Back in Charlotte, she’s painted trees that line the heavily polluted South Fork River, focusing on the way the poisoned water shows itself as it cycles through scars of the trees. Those paintings are often abstracted, showing the scars in isolation without the tree and the forest.

What does she want viewers to take away from such work?

“I don’t see my work as presenting a political agenda,” she said. “ I want to represent nature in a powerful way. Even though the subject matter is how humans impact nature, I think that at the end of the day I want people to see that nature is more powerful than us. Despite whatever we’ve done to it, it will still thrive.”

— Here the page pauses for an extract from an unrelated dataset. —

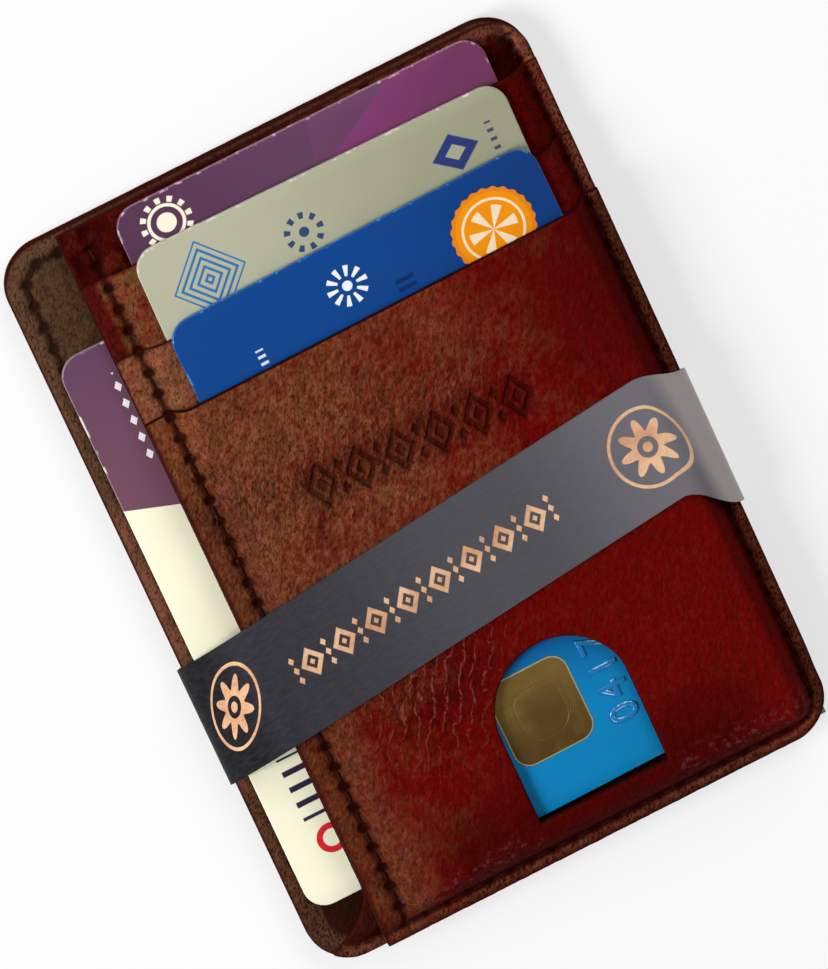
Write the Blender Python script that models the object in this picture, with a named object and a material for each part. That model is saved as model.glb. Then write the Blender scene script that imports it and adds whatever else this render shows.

Podgorski often works from photos when painting — she snapped them constantly in her wanderings around Marble. Early in her career, she would often diligently reproduce those images in paint. But she’s moved toward more impressionistic, sometimes abstract, interpretations. She often works in large scale on massive scrolls of watercolor paper that roll from ceiling to floor.

“I take what I learned in that image and the subject matter and expand it from there,” she said. “(The paintings) are based on what I’m seeing right now and my experience of it and my memory of it.”

She plans to show the work made and inspired during her residency at a solo exhibition at Raleigh’s Artspace in December.

During her time in Marble, she made mostly small watercolor sketches like the one she completed beside the lake. She hoped to bring that work back to Carolina and make large-scale paintings from them. Among the ideas hatched during her time here was painting a nearly life-sized aspen tree on a 10-yard length of paper, inspired by a tree beside her cabin.

“I’ve probably stared at that tree for eight hours already,” she said.